**Exercise aim**.
Look through the data below and extract, unchanged, the lines from the one that contains "for leftover in" to the one that contains "obj.data.transform(obj.matrix_world)", both included.

**Record excerpts**.
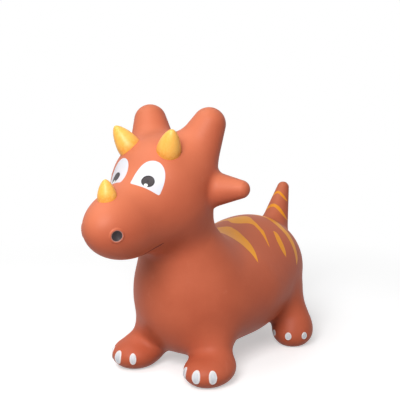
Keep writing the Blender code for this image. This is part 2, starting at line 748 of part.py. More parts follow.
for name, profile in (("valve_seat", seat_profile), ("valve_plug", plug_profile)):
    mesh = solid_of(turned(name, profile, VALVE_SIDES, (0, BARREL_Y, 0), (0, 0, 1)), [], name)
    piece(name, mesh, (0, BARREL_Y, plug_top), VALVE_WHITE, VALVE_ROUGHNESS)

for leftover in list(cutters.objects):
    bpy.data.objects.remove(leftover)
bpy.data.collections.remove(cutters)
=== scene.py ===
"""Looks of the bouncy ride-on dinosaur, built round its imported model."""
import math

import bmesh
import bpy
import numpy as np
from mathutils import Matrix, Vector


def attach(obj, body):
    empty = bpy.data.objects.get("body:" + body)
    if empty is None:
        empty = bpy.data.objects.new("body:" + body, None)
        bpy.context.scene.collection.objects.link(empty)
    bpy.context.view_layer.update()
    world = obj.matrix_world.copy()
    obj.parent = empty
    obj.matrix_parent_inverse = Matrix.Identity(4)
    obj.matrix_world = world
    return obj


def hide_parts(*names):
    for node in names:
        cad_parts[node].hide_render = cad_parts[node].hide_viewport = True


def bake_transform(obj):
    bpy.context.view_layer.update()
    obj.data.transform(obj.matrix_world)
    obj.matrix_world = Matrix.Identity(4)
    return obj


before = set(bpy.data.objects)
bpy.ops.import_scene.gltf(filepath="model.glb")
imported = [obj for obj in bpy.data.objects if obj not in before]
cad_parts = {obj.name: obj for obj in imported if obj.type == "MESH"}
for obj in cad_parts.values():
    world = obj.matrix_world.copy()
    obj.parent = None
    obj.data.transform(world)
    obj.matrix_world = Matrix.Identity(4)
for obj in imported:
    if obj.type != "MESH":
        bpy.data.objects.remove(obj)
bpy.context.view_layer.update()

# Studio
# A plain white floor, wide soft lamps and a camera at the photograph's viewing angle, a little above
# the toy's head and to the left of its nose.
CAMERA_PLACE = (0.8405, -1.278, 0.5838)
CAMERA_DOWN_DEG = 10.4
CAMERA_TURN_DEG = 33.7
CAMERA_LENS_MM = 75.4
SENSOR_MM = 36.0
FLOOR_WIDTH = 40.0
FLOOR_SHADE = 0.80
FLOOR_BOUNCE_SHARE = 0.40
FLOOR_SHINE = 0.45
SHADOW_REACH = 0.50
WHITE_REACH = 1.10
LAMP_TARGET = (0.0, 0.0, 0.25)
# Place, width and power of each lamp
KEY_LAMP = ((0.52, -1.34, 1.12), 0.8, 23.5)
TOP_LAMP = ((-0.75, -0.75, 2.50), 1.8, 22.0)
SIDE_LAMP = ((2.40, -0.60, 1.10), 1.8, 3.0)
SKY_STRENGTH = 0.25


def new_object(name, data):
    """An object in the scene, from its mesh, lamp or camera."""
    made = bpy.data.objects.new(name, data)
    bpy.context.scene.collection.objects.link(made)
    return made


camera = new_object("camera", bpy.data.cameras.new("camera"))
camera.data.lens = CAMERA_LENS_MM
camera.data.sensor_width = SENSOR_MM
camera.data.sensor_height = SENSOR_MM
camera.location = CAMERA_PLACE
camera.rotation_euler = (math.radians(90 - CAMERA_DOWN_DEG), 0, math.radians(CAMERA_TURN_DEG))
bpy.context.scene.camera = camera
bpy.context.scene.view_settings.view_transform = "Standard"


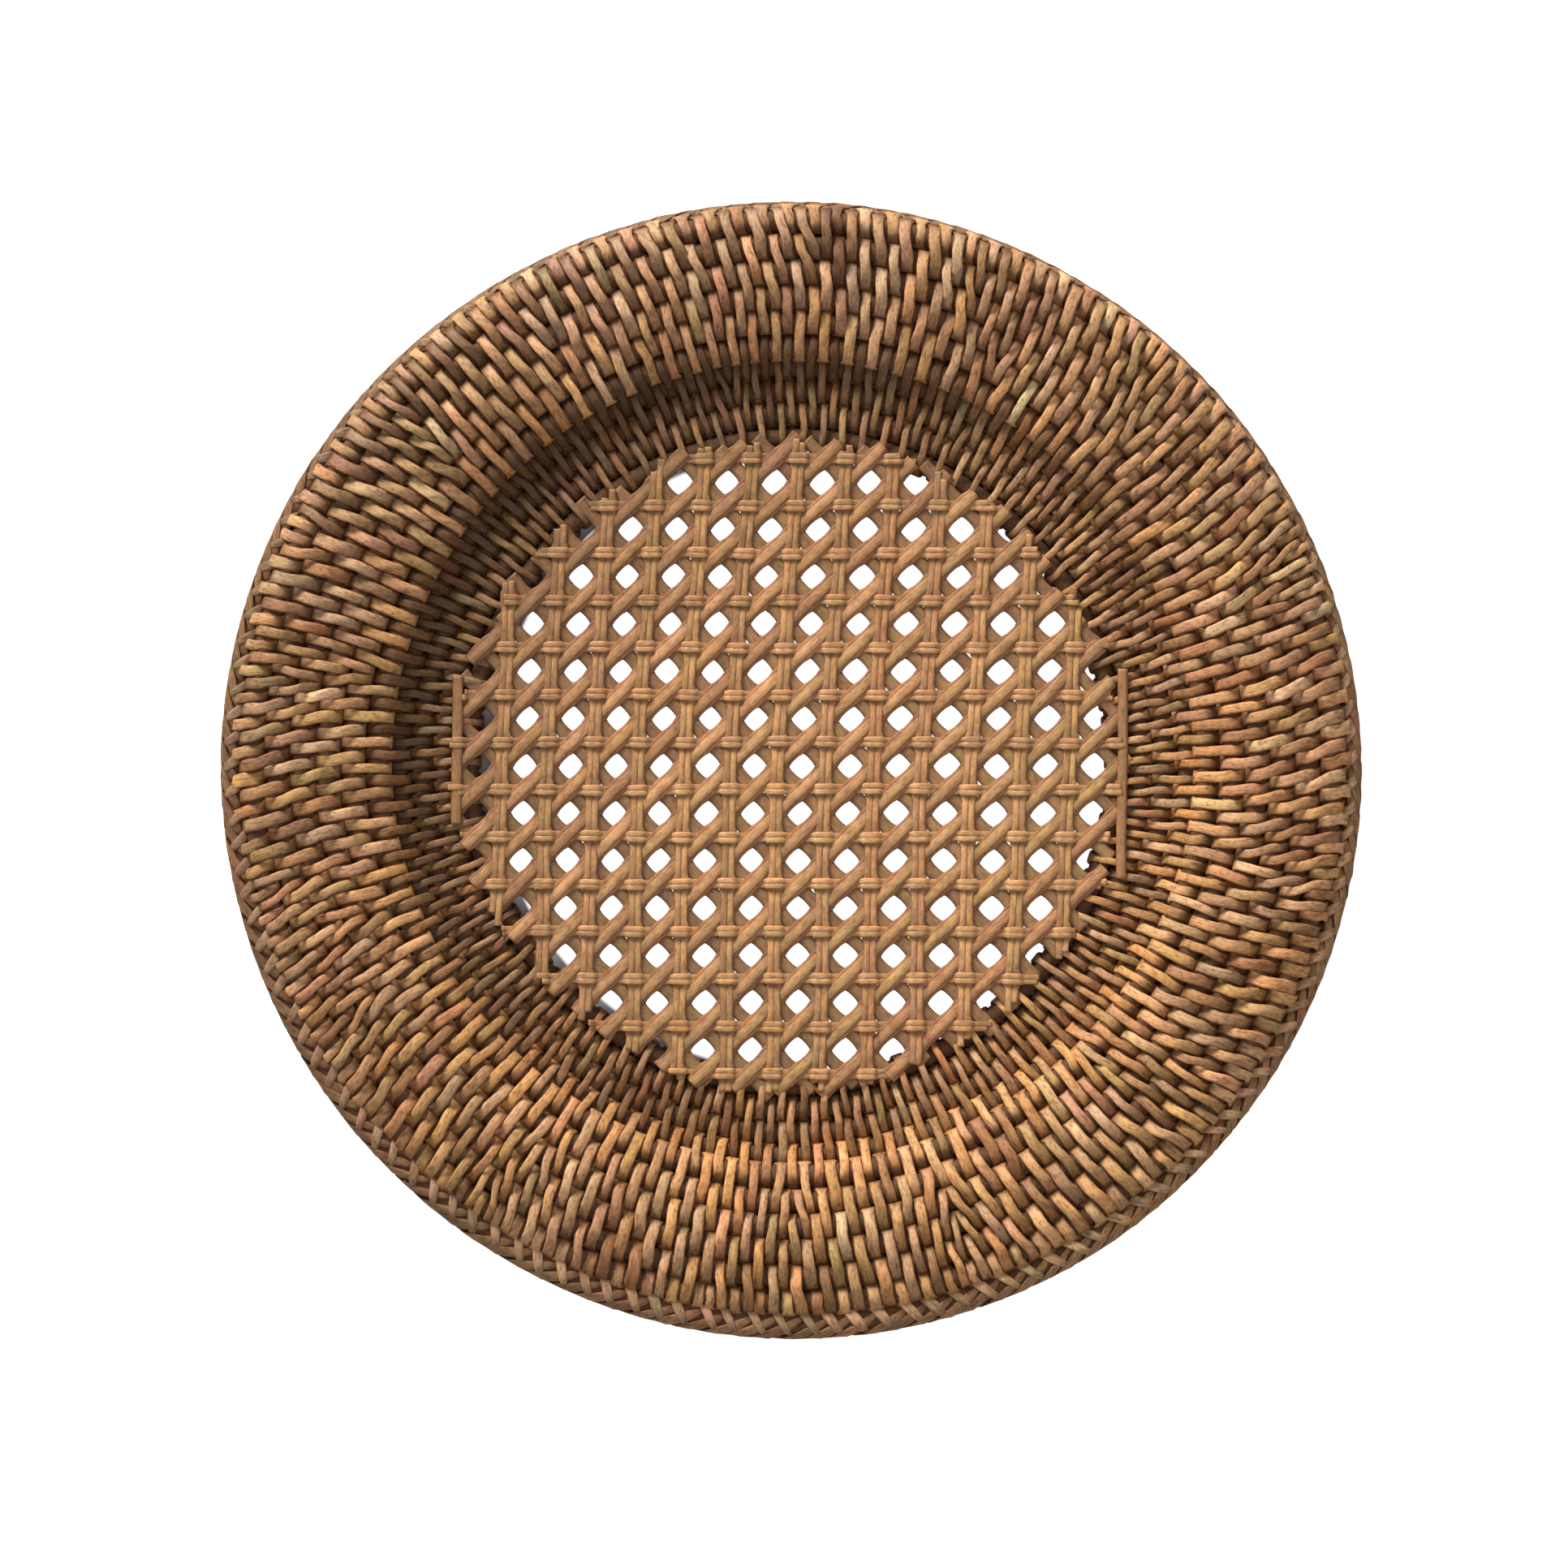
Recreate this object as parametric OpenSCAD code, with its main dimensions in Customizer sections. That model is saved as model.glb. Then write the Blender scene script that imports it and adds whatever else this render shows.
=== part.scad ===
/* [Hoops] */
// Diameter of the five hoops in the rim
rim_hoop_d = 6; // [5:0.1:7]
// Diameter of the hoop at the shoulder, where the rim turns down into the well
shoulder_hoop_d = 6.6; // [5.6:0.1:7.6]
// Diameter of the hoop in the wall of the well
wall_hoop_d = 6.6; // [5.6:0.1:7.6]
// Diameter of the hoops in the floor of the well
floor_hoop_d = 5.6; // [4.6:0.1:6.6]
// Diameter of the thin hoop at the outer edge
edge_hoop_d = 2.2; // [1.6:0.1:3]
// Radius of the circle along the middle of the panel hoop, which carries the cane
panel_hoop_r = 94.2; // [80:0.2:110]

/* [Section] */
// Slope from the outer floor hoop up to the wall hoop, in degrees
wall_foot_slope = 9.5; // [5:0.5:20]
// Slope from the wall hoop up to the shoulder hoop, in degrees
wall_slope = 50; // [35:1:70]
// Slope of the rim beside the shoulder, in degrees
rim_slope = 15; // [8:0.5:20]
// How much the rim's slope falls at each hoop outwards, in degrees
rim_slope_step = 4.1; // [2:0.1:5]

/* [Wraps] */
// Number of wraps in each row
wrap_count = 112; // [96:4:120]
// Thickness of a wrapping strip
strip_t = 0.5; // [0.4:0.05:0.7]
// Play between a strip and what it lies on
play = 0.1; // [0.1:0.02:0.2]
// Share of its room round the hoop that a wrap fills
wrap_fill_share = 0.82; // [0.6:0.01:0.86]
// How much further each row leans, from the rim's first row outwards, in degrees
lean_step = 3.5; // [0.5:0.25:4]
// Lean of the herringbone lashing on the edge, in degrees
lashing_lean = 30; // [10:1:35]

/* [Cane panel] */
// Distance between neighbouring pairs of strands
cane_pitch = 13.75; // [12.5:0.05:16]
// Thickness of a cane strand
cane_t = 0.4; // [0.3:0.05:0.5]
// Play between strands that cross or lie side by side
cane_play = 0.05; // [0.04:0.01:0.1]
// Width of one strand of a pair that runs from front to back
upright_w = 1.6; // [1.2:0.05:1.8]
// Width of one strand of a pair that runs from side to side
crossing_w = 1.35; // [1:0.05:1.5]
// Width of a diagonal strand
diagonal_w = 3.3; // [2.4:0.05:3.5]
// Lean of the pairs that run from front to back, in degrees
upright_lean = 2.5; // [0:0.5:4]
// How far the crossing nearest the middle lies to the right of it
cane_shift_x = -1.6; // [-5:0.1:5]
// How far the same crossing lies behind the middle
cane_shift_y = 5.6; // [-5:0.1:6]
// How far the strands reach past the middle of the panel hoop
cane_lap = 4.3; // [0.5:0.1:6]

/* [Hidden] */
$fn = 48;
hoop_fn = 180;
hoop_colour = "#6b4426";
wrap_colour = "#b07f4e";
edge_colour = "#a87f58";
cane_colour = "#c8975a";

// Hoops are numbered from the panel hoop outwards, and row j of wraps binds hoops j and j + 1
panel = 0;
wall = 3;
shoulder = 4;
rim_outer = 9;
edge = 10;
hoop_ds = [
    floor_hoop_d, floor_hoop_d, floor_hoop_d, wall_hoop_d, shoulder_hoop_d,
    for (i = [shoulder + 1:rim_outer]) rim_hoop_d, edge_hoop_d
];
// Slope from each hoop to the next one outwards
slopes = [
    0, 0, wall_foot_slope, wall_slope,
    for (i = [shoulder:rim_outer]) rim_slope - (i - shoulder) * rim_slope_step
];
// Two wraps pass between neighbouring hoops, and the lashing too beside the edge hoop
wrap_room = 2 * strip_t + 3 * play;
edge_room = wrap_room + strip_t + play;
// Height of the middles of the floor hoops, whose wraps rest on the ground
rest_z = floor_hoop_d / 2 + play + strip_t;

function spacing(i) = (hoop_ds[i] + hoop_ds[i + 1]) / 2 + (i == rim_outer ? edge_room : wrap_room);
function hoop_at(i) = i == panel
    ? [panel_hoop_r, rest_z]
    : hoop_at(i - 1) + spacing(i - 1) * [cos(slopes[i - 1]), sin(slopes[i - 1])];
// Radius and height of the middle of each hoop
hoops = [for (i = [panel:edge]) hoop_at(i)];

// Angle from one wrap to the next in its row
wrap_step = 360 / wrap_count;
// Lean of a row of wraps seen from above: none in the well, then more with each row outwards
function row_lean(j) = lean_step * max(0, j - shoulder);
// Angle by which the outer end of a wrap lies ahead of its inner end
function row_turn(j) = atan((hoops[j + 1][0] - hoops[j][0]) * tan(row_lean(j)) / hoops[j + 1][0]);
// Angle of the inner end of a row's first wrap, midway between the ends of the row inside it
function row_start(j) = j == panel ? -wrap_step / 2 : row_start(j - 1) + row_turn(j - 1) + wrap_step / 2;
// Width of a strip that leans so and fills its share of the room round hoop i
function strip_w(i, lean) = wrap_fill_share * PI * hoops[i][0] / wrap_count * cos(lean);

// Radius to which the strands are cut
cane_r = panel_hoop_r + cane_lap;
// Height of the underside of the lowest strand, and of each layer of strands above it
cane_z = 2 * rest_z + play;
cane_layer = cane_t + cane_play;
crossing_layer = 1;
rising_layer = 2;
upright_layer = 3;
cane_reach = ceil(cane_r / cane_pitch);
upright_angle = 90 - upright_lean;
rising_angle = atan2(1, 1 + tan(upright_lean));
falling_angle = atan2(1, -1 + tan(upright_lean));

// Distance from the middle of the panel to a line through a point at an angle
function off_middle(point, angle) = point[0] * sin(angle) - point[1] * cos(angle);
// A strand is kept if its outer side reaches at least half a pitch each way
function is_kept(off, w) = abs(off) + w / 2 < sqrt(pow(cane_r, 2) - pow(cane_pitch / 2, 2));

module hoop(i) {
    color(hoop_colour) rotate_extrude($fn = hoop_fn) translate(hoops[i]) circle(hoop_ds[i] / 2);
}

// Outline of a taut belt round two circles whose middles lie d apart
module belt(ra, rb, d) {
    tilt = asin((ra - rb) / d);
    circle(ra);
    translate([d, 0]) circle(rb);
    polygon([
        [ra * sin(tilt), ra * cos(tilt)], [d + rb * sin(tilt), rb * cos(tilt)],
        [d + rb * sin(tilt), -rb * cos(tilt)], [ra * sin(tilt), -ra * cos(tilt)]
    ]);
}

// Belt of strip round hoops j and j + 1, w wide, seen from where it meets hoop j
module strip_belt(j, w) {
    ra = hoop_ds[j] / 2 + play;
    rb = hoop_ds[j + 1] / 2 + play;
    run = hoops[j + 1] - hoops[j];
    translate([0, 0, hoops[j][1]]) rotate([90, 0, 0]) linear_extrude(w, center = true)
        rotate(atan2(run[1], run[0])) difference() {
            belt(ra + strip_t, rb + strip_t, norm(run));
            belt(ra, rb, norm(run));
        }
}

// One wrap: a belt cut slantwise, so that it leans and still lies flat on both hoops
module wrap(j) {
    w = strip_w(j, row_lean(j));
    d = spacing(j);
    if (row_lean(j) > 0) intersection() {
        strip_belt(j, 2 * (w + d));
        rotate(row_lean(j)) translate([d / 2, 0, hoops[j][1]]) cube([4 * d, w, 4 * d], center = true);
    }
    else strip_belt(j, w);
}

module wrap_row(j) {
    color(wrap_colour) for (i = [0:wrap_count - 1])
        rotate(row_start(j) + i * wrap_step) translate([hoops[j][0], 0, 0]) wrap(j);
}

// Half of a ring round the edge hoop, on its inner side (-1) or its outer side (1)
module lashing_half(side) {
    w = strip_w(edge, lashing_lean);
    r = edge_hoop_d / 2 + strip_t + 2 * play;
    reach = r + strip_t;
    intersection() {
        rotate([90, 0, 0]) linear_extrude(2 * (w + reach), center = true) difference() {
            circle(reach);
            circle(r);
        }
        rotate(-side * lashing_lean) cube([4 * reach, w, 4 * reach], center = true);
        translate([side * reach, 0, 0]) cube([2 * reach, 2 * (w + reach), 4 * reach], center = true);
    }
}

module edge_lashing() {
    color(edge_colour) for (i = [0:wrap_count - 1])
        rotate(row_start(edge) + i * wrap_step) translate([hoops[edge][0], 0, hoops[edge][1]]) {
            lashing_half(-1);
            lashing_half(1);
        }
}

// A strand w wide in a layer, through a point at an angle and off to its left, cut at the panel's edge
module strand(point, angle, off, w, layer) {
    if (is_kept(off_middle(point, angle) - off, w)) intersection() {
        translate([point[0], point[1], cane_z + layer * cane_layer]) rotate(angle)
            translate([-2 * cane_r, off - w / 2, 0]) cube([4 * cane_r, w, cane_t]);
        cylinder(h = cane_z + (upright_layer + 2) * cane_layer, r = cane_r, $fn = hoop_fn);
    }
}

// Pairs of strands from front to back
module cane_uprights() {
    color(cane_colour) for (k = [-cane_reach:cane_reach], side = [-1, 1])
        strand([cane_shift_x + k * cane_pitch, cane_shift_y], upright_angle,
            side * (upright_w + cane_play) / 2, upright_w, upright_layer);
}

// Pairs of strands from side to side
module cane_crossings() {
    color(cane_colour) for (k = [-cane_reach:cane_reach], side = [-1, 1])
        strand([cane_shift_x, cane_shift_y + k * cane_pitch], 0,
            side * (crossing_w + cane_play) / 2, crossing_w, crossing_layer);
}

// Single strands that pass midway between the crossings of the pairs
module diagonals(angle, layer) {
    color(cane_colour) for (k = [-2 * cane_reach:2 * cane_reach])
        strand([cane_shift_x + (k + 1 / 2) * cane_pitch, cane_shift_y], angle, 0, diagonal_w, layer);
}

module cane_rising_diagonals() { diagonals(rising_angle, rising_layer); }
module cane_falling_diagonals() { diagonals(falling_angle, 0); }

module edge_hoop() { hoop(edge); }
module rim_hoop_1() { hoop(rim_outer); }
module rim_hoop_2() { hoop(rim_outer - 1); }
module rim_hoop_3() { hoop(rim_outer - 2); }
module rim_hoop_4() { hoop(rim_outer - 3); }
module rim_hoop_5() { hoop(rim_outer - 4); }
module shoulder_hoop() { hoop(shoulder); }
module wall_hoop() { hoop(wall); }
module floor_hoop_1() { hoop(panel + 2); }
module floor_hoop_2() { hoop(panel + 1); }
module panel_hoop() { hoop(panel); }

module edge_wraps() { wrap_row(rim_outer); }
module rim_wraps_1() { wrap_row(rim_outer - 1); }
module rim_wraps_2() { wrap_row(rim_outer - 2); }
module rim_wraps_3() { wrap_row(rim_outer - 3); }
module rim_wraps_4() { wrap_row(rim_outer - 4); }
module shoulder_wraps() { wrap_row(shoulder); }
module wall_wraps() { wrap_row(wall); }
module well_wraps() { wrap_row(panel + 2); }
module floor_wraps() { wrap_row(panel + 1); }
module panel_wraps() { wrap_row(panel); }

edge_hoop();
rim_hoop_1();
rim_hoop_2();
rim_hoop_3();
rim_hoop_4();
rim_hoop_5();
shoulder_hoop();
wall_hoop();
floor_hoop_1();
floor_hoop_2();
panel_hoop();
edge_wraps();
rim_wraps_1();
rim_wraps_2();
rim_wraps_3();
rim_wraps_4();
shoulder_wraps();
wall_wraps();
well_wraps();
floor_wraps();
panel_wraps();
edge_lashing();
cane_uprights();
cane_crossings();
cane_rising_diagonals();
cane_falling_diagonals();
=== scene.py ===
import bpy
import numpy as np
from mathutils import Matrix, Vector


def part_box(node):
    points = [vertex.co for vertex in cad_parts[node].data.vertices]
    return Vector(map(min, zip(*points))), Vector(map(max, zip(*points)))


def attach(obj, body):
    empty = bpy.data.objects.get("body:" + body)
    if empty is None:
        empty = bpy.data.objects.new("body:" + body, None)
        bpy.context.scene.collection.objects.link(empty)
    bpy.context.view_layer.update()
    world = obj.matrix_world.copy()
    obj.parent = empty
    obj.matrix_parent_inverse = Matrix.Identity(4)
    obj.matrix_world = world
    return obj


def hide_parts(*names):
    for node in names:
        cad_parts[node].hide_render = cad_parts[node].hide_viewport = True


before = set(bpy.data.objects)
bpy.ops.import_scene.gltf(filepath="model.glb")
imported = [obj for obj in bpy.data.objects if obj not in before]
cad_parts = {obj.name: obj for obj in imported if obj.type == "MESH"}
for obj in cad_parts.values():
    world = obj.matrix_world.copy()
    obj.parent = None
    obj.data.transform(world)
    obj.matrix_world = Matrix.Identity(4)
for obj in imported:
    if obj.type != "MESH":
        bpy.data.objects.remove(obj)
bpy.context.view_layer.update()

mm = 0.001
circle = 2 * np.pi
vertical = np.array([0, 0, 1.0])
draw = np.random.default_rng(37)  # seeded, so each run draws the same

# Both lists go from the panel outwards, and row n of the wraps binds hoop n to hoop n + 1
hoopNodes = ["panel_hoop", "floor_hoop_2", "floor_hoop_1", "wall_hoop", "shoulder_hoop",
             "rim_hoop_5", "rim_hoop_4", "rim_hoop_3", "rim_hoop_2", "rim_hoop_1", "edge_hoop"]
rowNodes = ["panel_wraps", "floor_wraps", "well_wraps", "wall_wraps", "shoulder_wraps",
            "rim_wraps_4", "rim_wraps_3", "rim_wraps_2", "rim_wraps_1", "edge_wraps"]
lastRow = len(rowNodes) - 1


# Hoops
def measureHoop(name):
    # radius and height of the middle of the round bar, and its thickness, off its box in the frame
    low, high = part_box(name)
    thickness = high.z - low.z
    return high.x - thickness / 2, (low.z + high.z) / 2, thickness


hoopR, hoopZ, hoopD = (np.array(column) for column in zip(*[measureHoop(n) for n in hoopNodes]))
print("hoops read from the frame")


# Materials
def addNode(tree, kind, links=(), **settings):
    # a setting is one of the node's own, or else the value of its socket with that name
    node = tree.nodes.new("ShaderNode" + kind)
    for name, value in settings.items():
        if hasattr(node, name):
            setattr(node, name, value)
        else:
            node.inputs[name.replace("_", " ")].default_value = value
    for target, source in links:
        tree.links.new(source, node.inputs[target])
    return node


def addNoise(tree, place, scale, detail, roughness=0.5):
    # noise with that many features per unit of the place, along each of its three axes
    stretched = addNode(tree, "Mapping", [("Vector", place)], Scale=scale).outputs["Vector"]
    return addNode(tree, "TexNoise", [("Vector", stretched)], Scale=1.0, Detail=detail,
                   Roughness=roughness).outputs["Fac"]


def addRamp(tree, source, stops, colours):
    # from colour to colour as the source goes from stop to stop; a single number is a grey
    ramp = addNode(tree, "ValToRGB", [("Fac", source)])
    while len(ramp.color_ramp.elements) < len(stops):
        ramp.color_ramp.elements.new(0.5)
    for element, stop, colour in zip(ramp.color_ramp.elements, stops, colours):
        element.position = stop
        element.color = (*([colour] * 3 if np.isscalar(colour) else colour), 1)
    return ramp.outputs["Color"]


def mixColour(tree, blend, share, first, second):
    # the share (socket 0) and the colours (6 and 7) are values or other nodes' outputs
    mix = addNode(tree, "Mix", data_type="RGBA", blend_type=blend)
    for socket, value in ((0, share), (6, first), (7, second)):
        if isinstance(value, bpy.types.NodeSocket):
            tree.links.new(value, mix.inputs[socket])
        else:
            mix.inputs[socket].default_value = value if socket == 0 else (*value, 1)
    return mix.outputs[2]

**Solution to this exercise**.
for leftover in list(cutters.objects):
    bpy.data.objects.remove(leftover)
bpy.data.collections.remove(cutters)
=== scene.py ===
"""Looks of the bouncy ride-on dinosaur, built round its imported model."""
import math

import bmesh
import bpy
import numpy as np
from mathutils import Matrix, Vector


def attach(obj, body):
    empty = bpy.data.objects.get("body:" + body)
    if empty is None:
        empty = bpy.data.objects.new("body:" + body, None)
        bpy.context.scene.collection.objects.link(empty)
    bpy.context.view_layer.update()
    world = obj.matrix_world.copy()
    obj.parent = empty
    obj.matrix_parent_inverse = Matrix.Identity(4)
    obj.matrix_world = world
    return obj


def hide_parts(*names):
    for node in names:
        cad_parts[node].hide_render = cad_parts[node].hide_viewport = True


def bake_transform(obj):
    bpy.context.view_layer.update()
    obj.data.transform(obj.matrix_world)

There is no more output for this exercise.